SM Service mark, Ashland or its subsidiaries, registered in various countries


Slide 9: Fiscal First Quarter 2016 – Corporate Items

During the first quarter, Ashland generated adjusted corporate income of $13 million due in large part to pension income. We continue to expect adjusted corporate income in fiscal year 2016 of approximately $40-$50 million with the year-over-year increase driven by higher pension and other post-retirement income.

Net interest expense in the quarter was $42 million. We now expect full-year interest expense of approximately $170-$180 million in 2016 due to increased borrowing levels and increases in short-term interest rates.

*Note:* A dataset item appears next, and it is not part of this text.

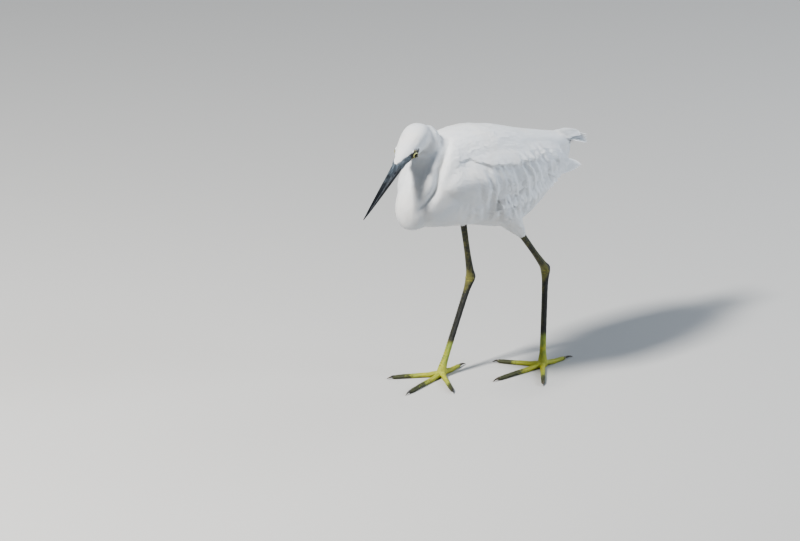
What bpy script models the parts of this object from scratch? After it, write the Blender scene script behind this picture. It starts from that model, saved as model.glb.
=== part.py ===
# A little egret in mid stride, life size, as a still museum model.
# The bird heads towards -Y, its left side is +X, and its soles rest on Z = 0.
# Sizes below are in millimetres and become metres as each mesh is made.
import math

import bmesh
import bpy
import numpy as np
from mathutils import Matrix

# Driving dimensions
MM = 0.001
GAP = 0.3               # left between two pieces that touch
WELD = 0.002            # points closer than this are one
BILL_LENGTH = 87.0      # along the culmen
BILL_DEPTH = 12.3       # at the feathers
BILL_WIDTH = 10.4       # at the feathers
BILL_START = 4.0        # where the horn leaves the face, ahead of the culmen's feathers
MOUTH_AT_BASE = -7.0    # height of the line between the mandibles
EYE_RADIUS = 5.0
EYE_BACK, EYE_SIDE, EYE_UP = 22.6, 9.0, -7.7    # from the culmen's feathers
LID_RADIUS, LID_THICK, LID_OUT = 4.5, 0.8, 3.0
TARSUS_RADIUS = 3.4
HOCK_RADIUS = 5.6
TOE_RADIUS = 2.9
KNUCKLE = 8.0           # height of the foot's knuckle over the floor
BODY_SQUARENESS = 2.5   # 2 is an ellipse, more is boxier

# Head: where the culmen meets the feathers, and the way that the bill points
CULMEN = np.array((12.0, -158.0, 287.0))
HEAD_YAW, HEAD_PITCH = math.radians(17.5), math.radians(28.5)
# Stations back from the culmen's feathers: distance, half width, top, bottom
HEAD = (
    (-4, 5.4, -0.2, -12.5),
    (2, 7.0, 0.6, -13.0),
    (9, 9.2, 1.8, -14.2),
    (20, 12.2, 3.6, -17.5),
    (32, 14.2, 5.6, -21.0),
    (44, 15.5, 6.5, -25.0),
    (54, 15.0, 5.0, -26.0),
    (62, 12.5, 0.0, -25.0),
    (67, 8.5, -6.0, -21.0),
    (70, 3.0, -11.0, -16.0),
)
# The mouth's line on the face: distance back, depth in from the middle, height, half its width
GAPE = ((-6, 3.5, MOUTH_AT_BASE, 0.55), (8, 6.5, -8.6, 0.5), (18, 9.5, -11.0, 0.45), (26, 12.6, -13.4, 0.15))
# A nostril's slit: distance ahead of the feathers, half its height
NOSTRIL = ((11, 0.2), (13, 0.6), (17, 0.7), (20, 0.2))
NOSTRIL_SIDE, NOSTRIL_UP = 3.9, -3.2
# Neck from the nape down to the breast: x, y, z and radius
NECK = (
    (-7, -97, 309, 4),
    (-6, -95, 304, 11.5),
    (-4, -94, 293, 17),
    (-4, -95, 278, 18.5),
    (-2, -106, 256, 20),
    (0, -114, 238, 22),
    (0, -118, 222, 23),
    (0, -119, 208, 19.5),
    (0, -118, 199.5, 12),
    (0, -117.5, 196, 4),
)
NECK_PARTING = 0.56     # share of the neck's stations over the parting between its two pieces
NECK_SLIT = 0.0015
# Torso from breast to vent: y, top, bottom, half width under the wings
TORSO = (
    (-131, 242, 222, 8),
    (-127, 256, 208, 20),
    (-118, 268, 200, 29),
    (-100, 284, 195, 37),
    (-80, 296, 191, 42),
    (-45, 299, 185, 46),
    (-15, 295, 175, 47),
    (20, 285, 170, 43),
    (55, 272, 183, 34),
    (85, 262, 201, 25),
    (108, 256, 215, 16),
    (120, 252, 228, 7),
)
# The bed that a folded wing's feathers lie on: y, height of its middle, half height, half width
BED = (
    (-112, 235, 40, 31),
    (-100, 239.5, 44.5, 37),
    (-80, 243.5, 52.5, 42),
    (-45, 242, 57, 46),
    (-15, 235, 60, 47),
    (20, 230, 57, 43),
    (55, 229, 46, 36),
    (85, 226, 38, 30.5),
    (108, 220, 32, 27),
    (124, 215, 30, 24),
)
# The wing's fleshy pad on its bed, from wrist to rear: y, top, bottom, thickness
PAD = ((-106, 262, 240, 3), (-98, 274, 235, 4.2), (-78, 286, 234, 5), (-30, 288, 235, 5), (15, 278, 236, 5),
       (48, 266, 236, 4.6), (76, 254, 238, 3.4), (84, 250, 241, 2.6))
PAD_SWELL = (0.6, 0.95, 1.0, 1.0, 0.85)    # shares of its thickness from top to bottom
PAD_DEPTH = 3.0         # how far the pad goes down under its bed, before the body is cut from it
QUILL_SHARES = (0.45, 0.82, 1.0, 0.92, 0.30)    # a quill's width from root to tip
PLUME_SHARES = (0.55, 0.95, 0.95, 0.32)         # a covert's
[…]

Excluding key items, the effective tax rate for the quarter was 25 percent. For 2016, we expect our adjusted effective tax rate to be at the upper end of the previously expected range of 24-26 percent. However, it should be noted that a number of variables can affect the rate from quarter to quarter. We will continue to share our expectations each quarter regarding the full-year rate.
 
Trade working capital for the quarter was 18.6 percent of sales. We continue to expect trade working capital as a percent of sales to be in the range of 19-20 percent in 2016.
 
Capital expenditures were $53 million in the quarter. For 2016, we continue to expect capital expenditures to be in a range of $320-$340 million reflecting previously announced capacity expansions to support growth within ASI’s key technology platforms in addition to increased investment in Valvoline’s digital infrastructure.
 
Free cash flow during the quarter was $13 million. This is consistent with normal seasonality and customary calendar year-end payment practices. We continue to expect free cash flow for the full year to be in the range of $325-$350 million.
 
Ashland’s liquidity position remains very strong. At the quarter end, Ashland had approximately $1.7 billion of available liquidity, including $1.0 billion in cash. Nearly all of this cash is held outside the U.S.

We continue to believe that Ashland’s stock remains undervalued. In November, as part of its existing $1 billion share repurchase authorization, Ashland entered into a $500 million accelerated share repurchase (ASR) agreement with an initial delivery of 3.9 million shares. The agreement is scheduled to terminate no later than May 2016. The existing repurchase authorization expires in December 2017.

For EPS purposes, we expect weighted average diluted share count to be approximately 64 million shares for the second fiscal quarter.